It’s a terrifying thought, but I have spent the last decade of my life writing copy for the web. Mountains of emails, legions of webpages, volumes of blogs.  Along the way I like to think I’ve learnt a thing or two. And one of these things is to always ask myself these five questions when writing web copy:

1. Who is your ideal reader?

Do you have a clear sense of who you are writing for? This is vital to get the tone of voice right. Creating customer personas can be a great way of ensuring you keep your customers/clients firmly in mind when writing.

2. What exactly are you offering them? 

Clearly and concisely explain to the reader what you are offering them and what action they need to take.

3. What’s so great or unique about your offer?

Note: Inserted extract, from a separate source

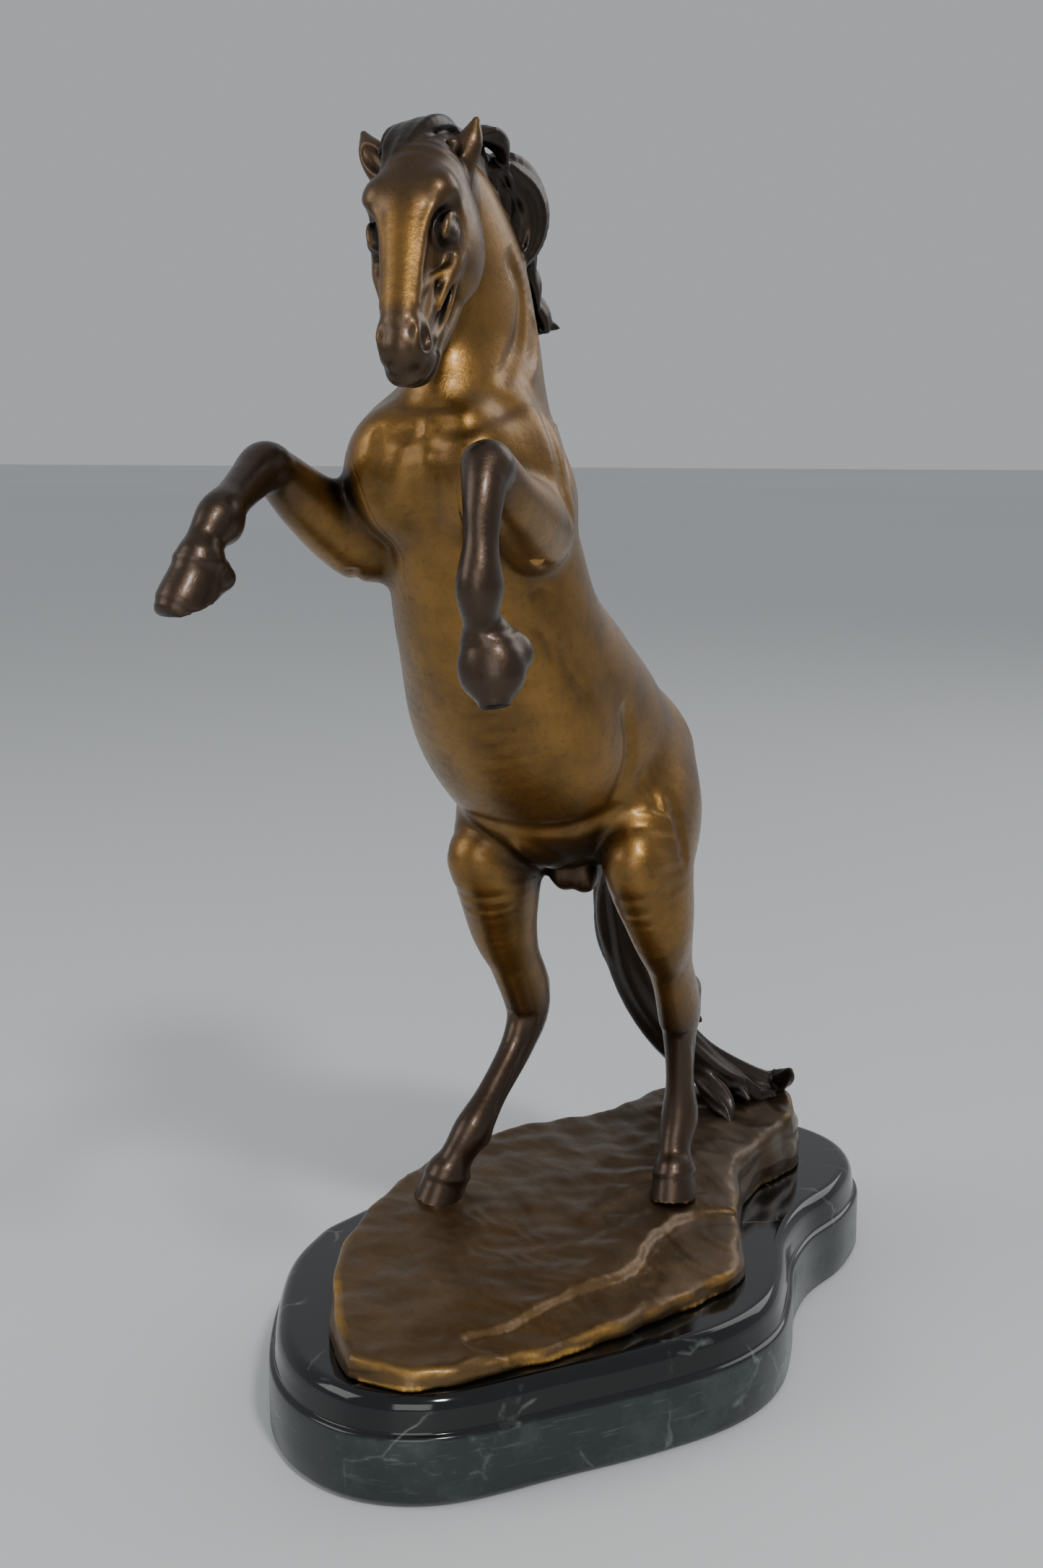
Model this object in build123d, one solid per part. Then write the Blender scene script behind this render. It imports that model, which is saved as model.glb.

Explicitly state what is different about your offering.

4. So what?

Imagine you are the intended reader and ask yourself, so what? Why on earth should they care about what you have written? What’s in it for them?

5. Does it pass the Goldfish Test?

A goldfish’s attention span is 9 seconds. The average human online attention span is 8 seconds. Is your copy short and simple enough to communicate to the reader everything they need to know and get them to take action in 8 seconds? Or is it compelling enough to stretch out that attention span? If not, back to the drawing board.

If you ask yourself these five questions whenever you write copy for the web then you will stand a much better chance of getting your readers to take the action you want them to, and ultimately meet your business objectives.